Emergency supplies arrive in Cooktown as the flooding crisis worsens.

Emergency supplies arrive in Cooktown as the flooding crisis worsens. Photo: Qld Police

A Cape York community is bracing for major flooding in the wake of ex-Tropical Cyclone Jasper, as the search for a missing elderly man is scaled down.

Police have grave concerns for the 85-year-old who has not been seen at Degarra, north of Cairns, since Sunday night.

His home was destroyed by floodwaters and his small boat was discovered in debris near the mouth of the Bloomfield River after an extensive land and water search.

Police have made the “heartbreaking” decision to scale back the search.

But officers said they would act on any further information and would conduct regular patrols of the search area.

Fruitless, frustrating search

“Despite tireless efforts by our crews, we have been unable to locate the man following this severe weather event,” Queensland Police Assistant Commissioner Brett Schafferius said.

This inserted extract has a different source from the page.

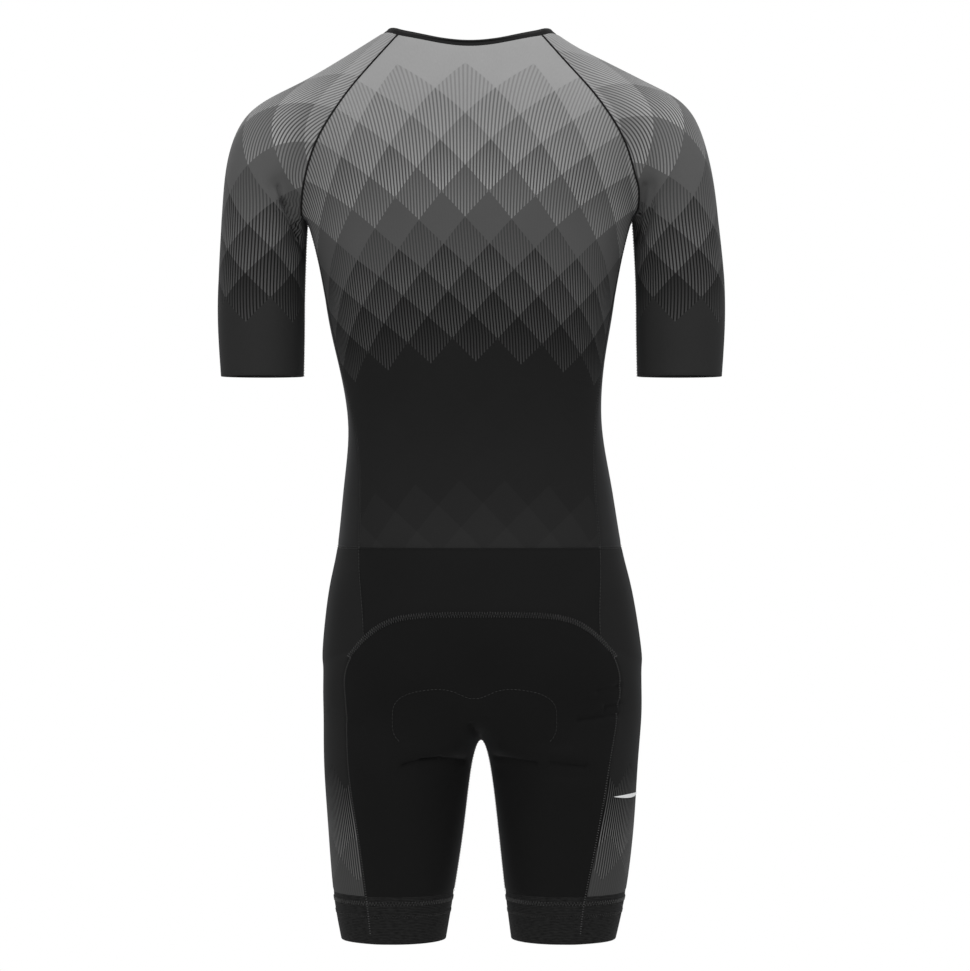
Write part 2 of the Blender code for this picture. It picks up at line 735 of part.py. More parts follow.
# ---------------------------------------------------------------- the reflective tab
def reflective_tab():
    """A narrow strip that lies on the right thigh's outer panel, pointed at both ends."""
    panel = bpy.data.objects["thigh_side_right"].data
    tree = BVHTree.FromPolygons(
        [v.co for v in panel.vertices], [tuple(p.vertices) for p in panel.polygons]
    )
    hem = LEG[0]
    centre = Vector(((hem.middle - hem.out) / 1000, hem.y / 1000, TAB_Z))
    turns = np.radians(np.arange(TAB_FROM, TAB_TO - 0.1, -2.5))
    rings = []
    for k, turn in enumerate(turns):
        share = sin(np.pi * (k + 0.35) / (len(turns) - 0.3))
        for z in (0.5, -0.5):
            start = centre + Vector((0, 0, z * TAB_HEIGHT * share))
            way = Vector((-cos(turn), sin(turn), 0))
            hit, _, _, _ = tree.ray_cast(start + way * 0.2, -way)
            rings.append(hit + way * SEAM_GAP)
    count = len(rings)
    ways = [Vector((-cos(t), sin(t), 0)) for t in turns for _ in (0, 1)]
    outer = np.array([ring + way * TAB_THICKNESS for ring, way in zip(rings, ways)])
    faces = [[k, k + 1, k + 3, k + 2] for k in range(0, count - 2, 2)]
    normals = np.array([tuple(way) for way in ways])
    _, rim = drawn_back(outer, normals, faces, lambda a, b: 0.0)
    walled("reflective_tab", outer, normals, faces, rim, TAB_THICKNESS)


def main():
    for obj in list(bpy.data.objects):
        bpy.data.objects.remove(obj)
    for name in (SUIT, "cutters"):
        collection = bpy.data.collections.new(name)
        bpy.context.scene.collection.children.link(collection)
    bpy.data.collections["cutters"].hide_render = True
    surface = suit_surface()
    cut_pieces(surface)
    line, normals = zip_line(surface)
    for side in (1, -1):
        zip_tape(line, normals, side)
    zip_slider_and_pull(line, normals)
    reflective_tab()


main()
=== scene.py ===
# %% [markdown]
# # A one-piece triathlon suit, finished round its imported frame
#
# The real suit is cut from thin stretch knits and sewn flat: a printed back, raglan sleeves, dark
# side and front panels, a dense seat, outer thigh panels and elastic leg grippers. It is filled
# out here with nobody inside. The frame brings the same panels as plain rigid walls. This script
# gives each of them a finer wall on the same form, with creases, cloth, print and sewing.

import json
from collections import Counter, namedtuple
from math import acos, asin, cos, degrees, radians, sin

import bmesh
import bpy
import numpy as np
from mathutils import Matrix, Vector
from mathutils.bvhtree import BVHTree
from mathutils.kdtree import KDTree


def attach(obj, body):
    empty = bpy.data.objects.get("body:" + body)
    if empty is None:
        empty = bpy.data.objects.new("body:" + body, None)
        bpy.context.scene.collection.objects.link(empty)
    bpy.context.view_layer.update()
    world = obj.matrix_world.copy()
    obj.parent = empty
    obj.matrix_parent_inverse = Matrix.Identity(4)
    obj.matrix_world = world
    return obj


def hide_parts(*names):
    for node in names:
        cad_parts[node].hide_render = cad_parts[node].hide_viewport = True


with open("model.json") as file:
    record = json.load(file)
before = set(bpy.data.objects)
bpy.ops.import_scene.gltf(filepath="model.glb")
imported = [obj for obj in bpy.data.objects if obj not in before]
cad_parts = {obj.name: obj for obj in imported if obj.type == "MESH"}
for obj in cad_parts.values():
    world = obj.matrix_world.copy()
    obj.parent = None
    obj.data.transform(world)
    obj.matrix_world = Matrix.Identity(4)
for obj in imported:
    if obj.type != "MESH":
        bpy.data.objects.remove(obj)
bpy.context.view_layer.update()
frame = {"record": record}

# %% [markdown]
# ## Camera and light
#
# The suit is seen from straight behind with a long lens, so its lines hardly converge. Soft
# light from a large area on each side shows the roundness of a dark cloth better than one lamp,
# and the pale world fills the shadows as the walls of a white studio do. The world is brighter
# where it is seen directly, which keeps the background white without washing out the cloth.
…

“As debris is cleared and river levels subside police will continue to monitor the area for any sign of him and we hold hope that we can provide answers for his loved ones.

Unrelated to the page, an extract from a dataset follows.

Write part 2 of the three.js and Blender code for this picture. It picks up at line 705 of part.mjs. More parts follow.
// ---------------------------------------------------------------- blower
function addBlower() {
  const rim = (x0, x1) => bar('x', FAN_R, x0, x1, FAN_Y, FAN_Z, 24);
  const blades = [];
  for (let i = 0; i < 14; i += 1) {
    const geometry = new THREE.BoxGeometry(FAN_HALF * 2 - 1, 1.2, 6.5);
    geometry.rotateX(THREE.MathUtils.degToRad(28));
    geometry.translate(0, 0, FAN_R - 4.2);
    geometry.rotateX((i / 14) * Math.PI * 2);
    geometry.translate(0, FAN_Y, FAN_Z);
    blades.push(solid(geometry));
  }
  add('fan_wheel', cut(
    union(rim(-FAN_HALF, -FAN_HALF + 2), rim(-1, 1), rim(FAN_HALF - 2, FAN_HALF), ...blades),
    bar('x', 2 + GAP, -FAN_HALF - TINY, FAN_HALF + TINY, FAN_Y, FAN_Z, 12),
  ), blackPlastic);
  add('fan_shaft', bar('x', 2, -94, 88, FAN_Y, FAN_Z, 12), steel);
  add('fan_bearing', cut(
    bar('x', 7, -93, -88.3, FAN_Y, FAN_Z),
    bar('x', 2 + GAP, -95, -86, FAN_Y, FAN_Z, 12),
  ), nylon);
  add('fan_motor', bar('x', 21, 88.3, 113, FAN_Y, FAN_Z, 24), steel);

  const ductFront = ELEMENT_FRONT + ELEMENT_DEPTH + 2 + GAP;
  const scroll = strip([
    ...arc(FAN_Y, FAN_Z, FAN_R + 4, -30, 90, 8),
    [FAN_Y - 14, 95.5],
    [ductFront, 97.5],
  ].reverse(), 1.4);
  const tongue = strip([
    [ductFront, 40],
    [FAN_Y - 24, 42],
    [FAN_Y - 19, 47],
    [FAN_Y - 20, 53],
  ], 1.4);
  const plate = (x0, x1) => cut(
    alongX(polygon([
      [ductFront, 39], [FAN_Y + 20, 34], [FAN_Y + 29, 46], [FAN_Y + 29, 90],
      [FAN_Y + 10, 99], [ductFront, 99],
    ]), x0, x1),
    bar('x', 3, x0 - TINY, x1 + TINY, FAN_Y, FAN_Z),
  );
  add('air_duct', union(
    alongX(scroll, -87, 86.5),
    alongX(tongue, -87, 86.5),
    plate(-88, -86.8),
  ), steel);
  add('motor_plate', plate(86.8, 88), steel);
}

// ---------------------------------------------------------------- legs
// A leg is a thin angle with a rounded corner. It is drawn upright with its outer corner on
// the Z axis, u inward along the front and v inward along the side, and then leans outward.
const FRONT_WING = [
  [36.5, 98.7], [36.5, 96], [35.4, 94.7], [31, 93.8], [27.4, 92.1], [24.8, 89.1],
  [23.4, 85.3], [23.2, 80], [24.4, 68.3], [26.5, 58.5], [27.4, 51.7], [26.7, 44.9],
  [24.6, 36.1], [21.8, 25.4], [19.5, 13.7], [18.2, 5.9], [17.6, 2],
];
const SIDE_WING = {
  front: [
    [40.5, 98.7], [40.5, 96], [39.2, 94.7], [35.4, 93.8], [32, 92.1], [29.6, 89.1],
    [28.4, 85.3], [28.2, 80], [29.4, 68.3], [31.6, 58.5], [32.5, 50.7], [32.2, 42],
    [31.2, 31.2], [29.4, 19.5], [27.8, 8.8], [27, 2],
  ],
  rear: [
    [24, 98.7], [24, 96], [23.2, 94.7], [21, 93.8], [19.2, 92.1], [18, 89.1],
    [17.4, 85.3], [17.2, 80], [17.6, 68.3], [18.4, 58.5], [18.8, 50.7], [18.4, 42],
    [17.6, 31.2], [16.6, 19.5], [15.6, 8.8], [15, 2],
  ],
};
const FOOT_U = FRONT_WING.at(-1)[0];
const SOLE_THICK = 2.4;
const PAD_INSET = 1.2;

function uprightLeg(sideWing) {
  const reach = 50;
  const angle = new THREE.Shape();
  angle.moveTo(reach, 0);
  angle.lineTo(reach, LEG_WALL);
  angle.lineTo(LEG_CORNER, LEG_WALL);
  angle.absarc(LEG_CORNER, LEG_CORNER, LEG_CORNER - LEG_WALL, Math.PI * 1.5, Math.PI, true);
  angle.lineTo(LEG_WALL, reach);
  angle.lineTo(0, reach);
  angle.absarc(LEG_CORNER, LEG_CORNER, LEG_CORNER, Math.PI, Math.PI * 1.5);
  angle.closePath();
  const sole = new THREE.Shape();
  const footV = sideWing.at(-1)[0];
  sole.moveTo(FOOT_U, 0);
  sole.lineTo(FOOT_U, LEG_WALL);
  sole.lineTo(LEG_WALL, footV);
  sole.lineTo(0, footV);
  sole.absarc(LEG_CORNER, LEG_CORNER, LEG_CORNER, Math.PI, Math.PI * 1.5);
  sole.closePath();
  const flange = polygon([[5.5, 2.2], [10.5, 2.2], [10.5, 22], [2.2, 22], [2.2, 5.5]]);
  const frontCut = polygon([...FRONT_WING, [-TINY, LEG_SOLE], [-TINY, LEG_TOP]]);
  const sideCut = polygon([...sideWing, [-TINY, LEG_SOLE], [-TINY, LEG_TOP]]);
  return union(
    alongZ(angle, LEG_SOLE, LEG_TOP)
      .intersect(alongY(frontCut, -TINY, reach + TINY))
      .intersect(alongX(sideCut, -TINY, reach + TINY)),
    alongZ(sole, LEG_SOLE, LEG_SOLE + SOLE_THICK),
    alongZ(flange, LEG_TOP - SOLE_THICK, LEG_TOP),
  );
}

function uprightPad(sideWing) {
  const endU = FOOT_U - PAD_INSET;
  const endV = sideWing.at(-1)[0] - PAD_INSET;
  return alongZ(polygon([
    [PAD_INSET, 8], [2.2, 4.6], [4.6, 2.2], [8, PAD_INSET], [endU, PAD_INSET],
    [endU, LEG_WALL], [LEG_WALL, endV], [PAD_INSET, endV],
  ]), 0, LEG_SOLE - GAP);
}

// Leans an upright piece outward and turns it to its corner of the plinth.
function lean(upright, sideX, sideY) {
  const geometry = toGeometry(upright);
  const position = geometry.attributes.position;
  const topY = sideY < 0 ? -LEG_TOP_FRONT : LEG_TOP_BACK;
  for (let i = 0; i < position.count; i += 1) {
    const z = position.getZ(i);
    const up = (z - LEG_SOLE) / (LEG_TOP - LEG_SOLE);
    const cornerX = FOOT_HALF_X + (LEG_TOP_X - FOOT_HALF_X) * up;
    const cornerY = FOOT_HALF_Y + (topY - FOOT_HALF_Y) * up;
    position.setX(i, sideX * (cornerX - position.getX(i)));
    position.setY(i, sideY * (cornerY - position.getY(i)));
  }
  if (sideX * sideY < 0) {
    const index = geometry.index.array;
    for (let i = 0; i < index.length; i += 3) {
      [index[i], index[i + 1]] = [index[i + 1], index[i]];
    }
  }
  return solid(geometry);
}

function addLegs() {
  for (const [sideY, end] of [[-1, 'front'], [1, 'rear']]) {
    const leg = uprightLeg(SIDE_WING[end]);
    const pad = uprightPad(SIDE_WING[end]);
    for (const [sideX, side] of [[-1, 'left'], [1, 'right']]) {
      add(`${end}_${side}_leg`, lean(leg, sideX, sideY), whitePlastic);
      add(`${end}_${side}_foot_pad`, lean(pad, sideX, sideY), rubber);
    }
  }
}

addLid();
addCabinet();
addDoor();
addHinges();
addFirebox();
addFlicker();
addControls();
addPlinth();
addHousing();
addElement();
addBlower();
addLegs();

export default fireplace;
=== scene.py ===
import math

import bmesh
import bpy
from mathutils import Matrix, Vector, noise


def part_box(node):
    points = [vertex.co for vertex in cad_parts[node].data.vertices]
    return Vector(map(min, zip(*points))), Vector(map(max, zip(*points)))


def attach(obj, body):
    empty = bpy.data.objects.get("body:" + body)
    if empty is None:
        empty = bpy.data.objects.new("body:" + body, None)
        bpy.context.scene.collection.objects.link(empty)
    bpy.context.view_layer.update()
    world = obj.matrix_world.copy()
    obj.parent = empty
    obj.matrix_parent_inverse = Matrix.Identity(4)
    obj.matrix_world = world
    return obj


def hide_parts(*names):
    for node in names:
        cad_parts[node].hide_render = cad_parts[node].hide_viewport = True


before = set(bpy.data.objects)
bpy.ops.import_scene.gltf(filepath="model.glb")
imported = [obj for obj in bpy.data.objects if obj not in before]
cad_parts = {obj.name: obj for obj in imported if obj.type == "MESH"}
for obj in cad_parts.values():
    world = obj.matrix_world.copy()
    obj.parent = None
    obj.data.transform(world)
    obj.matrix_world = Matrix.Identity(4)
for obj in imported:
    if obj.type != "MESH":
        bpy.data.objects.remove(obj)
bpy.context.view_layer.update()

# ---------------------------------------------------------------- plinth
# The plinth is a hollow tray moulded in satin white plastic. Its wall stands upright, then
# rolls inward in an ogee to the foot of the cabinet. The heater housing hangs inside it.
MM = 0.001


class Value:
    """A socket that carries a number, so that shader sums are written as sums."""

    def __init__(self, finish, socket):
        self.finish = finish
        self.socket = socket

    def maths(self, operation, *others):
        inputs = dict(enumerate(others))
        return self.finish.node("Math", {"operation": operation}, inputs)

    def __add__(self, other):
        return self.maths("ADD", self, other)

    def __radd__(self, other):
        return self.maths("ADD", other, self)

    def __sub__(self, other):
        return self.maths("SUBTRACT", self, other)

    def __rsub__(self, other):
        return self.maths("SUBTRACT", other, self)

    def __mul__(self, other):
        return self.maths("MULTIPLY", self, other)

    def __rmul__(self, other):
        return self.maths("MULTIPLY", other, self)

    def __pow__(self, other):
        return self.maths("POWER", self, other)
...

“We want to thank the community for their assistance during the search and continue to urge anyone with information to immediately advise police.”

Nearby Wujal Wujal was one of the areas worst hit by record rainfall and flooding caused by cyclone Jasper’s arrival last week, with almost 300 people evacuated to Cooktown.

The Cape York community of Kowanyama is on high alert with major flooding due to hit nearby Magnificent Creek from Saturday. Creek levels reached 3.7m on Friday.

“It could push beyond the major flooding level there, which is four metres over the weekend at some point,” a Bureau of Meteorology spokesperson told AAP.

“It could be a fairly prolonged flood there, for several days, but I believe preparations are well under way there.”

Early on Saturday, the weather bureau issued thunderstorm warnings for the Townsville and Toowoomba areas, with warning for large amounts of rain.

Bushland Beach near Townsville recorded 85mm of rain in one hour on Saturday morning.

The severe thunderstorm warning was later lifted, but the BoM warned of instability in the atmosphere causing more storms.

“The immediate threat of severe thunderstorms has passed, but the situation will continue to be monitored and further warnings will be issued if necessary,” the bureau said.

Bracing for the peak

Vulnerable people have been evacuated to Cairns as a precaution while locals have been sandbagging and the local council completing “significant earthworks” to protect the town.

Levels are set to rival the 2000 and 2009 major floods which reached 4.35m.

Floodwaters and rain has at least eased in the Cairns region, allowing the massive recovery effort to begin.

More than 650km of state roads have reopened, thousands of tonnes of flood debris cleared and hundreds of inspections completed to ensure motorists’ safety. Rail recovery works are also under way.

Authorities said they hope the North Coast line between Townsville and Cairns will reopen by Christmas for groceries and essential goods.

The Kuranda Range is expected to remain closed until mid-February with nearly 100 sites identified for repairs.

The recovery has been boosted by a state-federal $64 million assistance package announced by Prime Minister Anthony Albanese who visited the far north on Friday.

A flood appeal has also been launched, kicked off by $1.5 million from the state government.

Locals have been warned the recovery could take months.